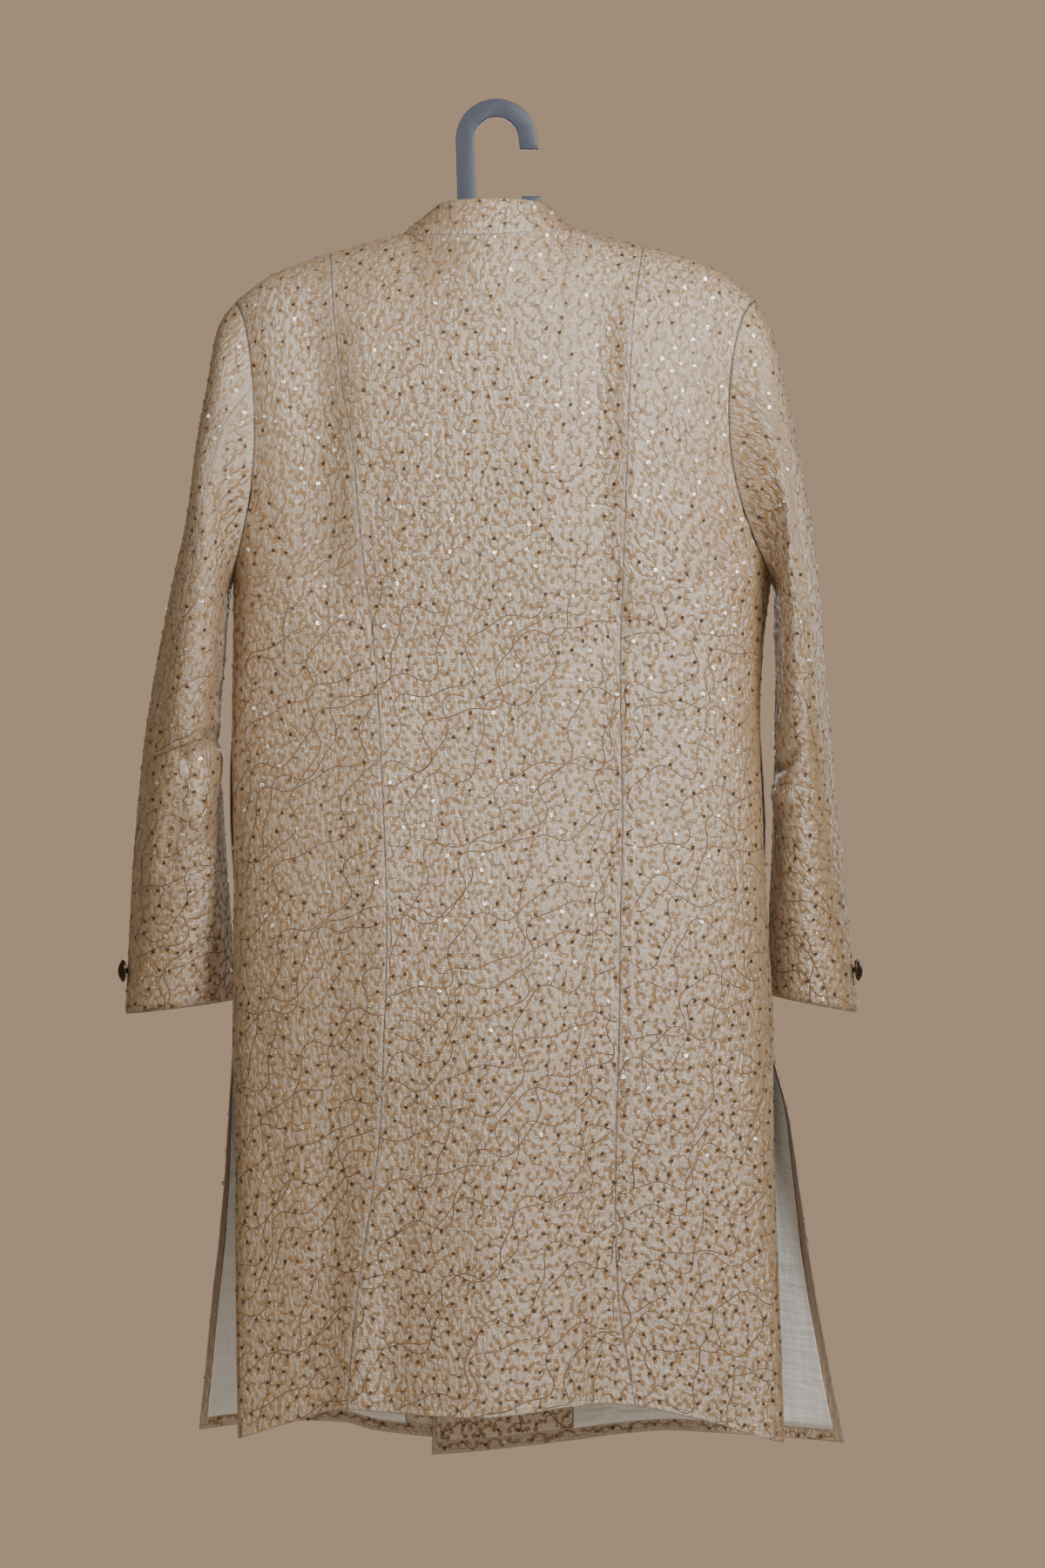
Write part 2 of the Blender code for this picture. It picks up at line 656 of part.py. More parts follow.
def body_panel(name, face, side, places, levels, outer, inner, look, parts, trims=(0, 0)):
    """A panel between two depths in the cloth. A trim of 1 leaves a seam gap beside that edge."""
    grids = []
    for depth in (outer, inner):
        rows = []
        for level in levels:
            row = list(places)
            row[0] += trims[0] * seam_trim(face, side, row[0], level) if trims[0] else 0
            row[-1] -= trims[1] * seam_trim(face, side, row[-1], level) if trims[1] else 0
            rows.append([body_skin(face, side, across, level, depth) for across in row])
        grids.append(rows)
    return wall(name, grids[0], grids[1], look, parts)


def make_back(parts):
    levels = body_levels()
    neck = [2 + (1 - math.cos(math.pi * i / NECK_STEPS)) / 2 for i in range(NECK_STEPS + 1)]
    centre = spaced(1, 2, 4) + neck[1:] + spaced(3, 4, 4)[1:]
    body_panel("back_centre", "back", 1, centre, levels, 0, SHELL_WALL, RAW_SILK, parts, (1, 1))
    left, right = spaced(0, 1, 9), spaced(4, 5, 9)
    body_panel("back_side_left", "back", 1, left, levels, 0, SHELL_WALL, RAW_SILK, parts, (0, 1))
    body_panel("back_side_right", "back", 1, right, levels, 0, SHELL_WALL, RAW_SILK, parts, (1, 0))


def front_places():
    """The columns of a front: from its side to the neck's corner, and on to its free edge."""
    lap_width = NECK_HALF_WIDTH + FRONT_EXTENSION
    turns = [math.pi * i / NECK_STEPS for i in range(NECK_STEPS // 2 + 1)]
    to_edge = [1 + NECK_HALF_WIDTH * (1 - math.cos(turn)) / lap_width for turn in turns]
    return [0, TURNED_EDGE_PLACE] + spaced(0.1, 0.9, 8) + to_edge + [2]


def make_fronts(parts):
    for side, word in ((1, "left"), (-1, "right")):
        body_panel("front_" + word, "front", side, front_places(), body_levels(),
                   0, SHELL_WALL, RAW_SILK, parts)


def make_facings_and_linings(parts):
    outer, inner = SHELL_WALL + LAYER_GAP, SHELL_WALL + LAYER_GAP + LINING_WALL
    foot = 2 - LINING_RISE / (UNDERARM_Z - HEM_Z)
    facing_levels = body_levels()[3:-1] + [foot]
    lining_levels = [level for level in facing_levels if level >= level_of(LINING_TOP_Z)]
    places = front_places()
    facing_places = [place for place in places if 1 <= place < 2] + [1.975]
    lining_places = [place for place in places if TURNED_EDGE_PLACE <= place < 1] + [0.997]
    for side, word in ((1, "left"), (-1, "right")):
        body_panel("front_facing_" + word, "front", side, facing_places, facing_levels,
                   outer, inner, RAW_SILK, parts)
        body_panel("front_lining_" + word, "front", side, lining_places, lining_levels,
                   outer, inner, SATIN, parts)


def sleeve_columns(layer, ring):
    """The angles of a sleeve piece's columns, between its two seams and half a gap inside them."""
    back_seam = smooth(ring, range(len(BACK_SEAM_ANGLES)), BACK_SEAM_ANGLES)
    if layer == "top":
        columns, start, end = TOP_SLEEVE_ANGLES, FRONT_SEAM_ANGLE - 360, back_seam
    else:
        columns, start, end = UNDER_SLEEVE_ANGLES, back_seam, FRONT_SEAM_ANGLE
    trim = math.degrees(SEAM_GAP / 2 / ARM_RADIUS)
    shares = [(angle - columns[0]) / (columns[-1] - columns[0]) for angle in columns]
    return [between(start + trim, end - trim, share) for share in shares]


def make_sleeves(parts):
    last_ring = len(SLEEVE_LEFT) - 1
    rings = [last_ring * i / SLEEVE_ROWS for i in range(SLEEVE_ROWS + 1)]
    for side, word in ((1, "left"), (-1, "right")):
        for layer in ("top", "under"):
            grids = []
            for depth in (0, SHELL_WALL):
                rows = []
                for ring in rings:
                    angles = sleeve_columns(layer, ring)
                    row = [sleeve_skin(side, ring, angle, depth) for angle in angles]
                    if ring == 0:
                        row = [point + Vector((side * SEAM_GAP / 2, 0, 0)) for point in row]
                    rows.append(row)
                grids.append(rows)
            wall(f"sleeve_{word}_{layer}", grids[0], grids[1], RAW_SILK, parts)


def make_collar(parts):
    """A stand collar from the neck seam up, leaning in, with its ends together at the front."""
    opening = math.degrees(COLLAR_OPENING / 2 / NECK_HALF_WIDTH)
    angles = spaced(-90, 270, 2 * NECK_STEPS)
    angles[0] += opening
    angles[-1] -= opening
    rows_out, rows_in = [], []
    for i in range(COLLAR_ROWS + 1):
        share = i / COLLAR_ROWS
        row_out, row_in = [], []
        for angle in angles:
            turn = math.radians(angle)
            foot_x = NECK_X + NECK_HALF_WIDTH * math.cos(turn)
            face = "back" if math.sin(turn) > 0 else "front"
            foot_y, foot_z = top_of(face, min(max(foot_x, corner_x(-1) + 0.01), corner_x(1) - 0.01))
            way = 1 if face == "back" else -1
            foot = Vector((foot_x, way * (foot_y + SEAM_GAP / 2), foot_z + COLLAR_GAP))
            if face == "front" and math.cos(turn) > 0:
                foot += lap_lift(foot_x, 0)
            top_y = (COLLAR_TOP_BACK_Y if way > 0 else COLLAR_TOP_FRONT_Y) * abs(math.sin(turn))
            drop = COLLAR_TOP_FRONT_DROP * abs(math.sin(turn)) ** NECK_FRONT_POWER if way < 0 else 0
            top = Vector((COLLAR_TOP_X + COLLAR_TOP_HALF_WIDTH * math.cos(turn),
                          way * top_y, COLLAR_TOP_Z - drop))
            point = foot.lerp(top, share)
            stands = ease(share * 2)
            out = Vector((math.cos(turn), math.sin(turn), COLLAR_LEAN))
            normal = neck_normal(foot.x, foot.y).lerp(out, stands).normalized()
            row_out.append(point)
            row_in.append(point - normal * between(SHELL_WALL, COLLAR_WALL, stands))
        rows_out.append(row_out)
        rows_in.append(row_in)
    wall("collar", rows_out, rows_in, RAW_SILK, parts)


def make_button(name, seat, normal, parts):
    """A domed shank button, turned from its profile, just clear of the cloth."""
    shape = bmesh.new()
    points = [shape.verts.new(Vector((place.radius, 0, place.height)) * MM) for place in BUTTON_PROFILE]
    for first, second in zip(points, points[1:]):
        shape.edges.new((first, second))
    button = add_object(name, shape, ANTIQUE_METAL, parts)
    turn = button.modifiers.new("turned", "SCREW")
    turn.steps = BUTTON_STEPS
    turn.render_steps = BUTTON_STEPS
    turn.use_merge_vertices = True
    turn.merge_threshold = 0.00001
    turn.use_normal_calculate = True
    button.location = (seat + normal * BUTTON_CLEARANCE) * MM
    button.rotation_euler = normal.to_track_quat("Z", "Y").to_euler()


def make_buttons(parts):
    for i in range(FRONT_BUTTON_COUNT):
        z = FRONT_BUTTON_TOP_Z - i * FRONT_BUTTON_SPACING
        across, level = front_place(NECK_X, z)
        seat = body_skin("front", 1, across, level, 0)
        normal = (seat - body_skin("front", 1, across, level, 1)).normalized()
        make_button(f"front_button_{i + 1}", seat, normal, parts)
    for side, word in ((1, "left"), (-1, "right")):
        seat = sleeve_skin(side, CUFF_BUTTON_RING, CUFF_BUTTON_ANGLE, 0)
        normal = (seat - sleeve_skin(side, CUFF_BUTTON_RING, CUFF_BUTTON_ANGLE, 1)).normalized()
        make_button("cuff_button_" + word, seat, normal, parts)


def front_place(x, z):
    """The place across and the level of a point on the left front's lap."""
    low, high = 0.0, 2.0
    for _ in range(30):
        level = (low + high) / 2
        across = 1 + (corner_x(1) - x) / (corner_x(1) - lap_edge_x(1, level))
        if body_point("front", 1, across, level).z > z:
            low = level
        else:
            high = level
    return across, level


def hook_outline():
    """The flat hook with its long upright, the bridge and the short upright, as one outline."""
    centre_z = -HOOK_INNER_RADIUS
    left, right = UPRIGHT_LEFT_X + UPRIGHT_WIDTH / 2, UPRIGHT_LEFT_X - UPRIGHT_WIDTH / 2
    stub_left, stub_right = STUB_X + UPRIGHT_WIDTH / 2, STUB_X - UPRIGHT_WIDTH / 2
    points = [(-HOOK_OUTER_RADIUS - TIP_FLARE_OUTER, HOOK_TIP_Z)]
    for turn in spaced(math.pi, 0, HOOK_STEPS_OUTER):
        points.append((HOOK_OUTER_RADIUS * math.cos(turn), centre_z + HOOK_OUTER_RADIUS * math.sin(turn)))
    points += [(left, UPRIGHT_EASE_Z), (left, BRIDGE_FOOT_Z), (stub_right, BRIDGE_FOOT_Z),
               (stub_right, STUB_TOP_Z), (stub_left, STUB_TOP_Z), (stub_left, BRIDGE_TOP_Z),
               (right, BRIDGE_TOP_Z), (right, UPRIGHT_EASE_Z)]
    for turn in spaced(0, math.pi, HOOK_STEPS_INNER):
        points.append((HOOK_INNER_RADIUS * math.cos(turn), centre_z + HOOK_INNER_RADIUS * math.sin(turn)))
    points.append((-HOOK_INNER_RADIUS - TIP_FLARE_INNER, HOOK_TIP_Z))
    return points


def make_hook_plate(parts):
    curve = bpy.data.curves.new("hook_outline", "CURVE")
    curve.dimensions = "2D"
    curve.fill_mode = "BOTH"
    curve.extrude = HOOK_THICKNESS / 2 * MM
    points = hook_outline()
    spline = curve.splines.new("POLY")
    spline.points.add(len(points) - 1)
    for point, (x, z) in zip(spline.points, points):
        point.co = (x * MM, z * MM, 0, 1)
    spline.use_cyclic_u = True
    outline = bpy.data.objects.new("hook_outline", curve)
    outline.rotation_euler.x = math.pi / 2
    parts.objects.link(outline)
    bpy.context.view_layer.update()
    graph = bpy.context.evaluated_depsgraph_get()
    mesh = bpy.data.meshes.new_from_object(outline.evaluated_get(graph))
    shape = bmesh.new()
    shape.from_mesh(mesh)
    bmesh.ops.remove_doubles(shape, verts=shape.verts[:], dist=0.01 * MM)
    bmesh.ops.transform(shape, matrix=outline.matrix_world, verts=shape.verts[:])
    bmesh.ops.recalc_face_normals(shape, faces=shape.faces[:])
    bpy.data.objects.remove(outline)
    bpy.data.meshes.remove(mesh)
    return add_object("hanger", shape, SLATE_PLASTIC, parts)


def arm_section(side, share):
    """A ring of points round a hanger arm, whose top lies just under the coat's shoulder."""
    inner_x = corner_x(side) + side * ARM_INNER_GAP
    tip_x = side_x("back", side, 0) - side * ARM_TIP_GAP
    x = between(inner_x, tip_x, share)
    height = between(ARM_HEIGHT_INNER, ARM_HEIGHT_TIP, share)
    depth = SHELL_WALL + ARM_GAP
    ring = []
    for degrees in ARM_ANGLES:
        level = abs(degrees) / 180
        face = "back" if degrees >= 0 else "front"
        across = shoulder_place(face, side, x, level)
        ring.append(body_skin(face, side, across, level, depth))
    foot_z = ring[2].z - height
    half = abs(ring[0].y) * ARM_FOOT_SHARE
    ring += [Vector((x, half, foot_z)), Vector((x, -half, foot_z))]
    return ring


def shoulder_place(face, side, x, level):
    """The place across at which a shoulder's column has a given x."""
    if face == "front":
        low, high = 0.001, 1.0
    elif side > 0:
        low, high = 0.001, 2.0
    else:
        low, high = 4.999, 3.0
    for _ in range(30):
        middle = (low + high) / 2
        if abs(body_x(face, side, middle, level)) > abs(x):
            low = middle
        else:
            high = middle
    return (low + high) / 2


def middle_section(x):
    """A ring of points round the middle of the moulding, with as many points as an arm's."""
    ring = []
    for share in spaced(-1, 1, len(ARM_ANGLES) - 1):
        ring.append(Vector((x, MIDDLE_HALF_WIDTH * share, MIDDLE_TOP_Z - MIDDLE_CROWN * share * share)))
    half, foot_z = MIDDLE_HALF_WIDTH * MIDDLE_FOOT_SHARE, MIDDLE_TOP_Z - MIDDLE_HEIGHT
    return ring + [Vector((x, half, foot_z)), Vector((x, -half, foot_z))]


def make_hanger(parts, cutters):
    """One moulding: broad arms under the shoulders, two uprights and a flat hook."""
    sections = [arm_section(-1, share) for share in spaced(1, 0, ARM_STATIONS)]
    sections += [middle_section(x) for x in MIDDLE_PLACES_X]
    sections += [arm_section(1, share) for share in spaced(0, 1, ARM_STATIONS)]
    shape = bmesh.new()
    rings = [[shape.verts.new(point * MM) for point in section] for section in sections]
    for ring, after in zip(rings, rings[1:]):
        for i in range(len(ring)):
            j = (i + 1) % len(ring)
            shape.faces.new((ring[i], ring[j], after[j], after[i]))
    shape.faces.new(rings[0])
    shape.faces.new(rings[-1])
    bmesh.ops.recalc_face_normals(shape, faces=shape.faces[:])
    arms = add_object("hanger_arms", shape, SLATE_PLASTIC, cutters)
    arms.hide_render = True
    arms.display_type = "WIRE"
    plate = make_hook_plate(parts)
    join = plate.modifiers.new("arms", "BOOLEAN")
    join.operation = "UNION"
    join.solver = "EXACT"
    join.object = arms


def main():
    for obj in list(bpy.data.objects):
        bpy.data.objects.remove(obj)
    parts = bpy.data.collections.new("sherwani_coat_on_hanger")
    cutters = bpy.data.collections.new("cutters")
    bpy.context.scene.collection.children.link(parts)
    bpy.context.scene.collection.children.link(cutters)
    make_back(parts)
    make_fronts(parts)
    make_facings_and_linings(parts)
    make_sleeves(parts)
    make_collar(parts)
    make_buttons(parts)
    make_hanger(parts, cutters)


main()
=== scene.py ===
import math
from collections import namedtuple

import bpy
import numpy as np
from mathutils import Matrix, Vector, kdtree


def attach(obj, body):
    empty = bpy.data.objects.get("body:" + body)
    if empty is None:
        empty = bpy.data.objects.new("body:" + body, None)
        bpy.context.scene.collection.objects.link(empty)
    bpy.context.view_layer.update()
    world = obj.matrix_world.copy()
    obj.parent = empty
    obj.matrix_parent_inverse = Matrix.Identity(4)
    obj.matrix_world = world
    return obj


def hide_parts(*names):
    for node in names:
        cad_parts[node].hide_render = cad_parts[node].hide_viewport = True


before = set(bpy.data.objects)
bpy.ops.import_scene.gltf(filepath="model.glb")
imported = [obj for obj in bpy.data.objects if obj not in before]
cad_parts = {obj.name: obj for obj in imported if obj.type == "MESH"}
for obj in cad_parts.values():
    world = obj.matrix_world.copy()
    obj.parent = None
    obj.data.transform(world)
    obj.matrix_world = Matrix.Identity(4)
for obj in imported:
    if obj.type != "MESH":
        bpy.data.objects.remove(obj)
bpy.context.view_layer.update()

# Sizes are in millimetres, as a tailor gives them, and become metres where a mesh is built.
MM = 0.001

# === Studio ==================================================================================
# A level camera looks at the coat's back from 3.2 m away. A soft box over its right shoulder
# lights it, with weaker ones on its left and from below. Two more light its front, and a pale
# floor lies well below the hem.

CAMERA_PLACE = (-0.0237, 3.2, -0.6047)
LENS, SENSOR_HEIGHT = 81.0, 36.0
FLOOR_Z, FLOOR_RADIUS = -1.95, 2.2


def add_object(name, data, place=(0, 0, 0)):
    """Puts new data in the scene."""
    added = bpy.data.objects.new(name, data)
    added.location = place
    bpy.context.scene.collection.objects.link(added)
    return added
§
What you need to do:
Repeat these lines exactly and nothing more: the one containing "bpy.context.scene.collection.children.link(cutters)", the one containing "obj.parent = empty", and all the lines between.

The solution:
    bpy.context.scene.collection.children.link(cutters)
    make_back(parts)
    make_fronts(parts)
    make_facings_and_linings(parts)
    make_sleeves(parts)
    make_collar(parts)
    make_buttons(parts)
    make_hanger(parts, cutters)


main()
=== scene.py ===
import math
from collections import namedtuple

import bpy
import numpy as np
from mathutils import Matrix, Vector, kdtree


def attach(obj, body):
    empty = bpy.data.objects.get("body:" + body)
    if empty is None:
        empty = bpy.data.objects.new("body:" + body, None)
        bpy.context.scene.collection.objects.link(empty)
    bpy.context.view_layer.update()
    world = obj.matrix_world.copy()
    obj.parent = empty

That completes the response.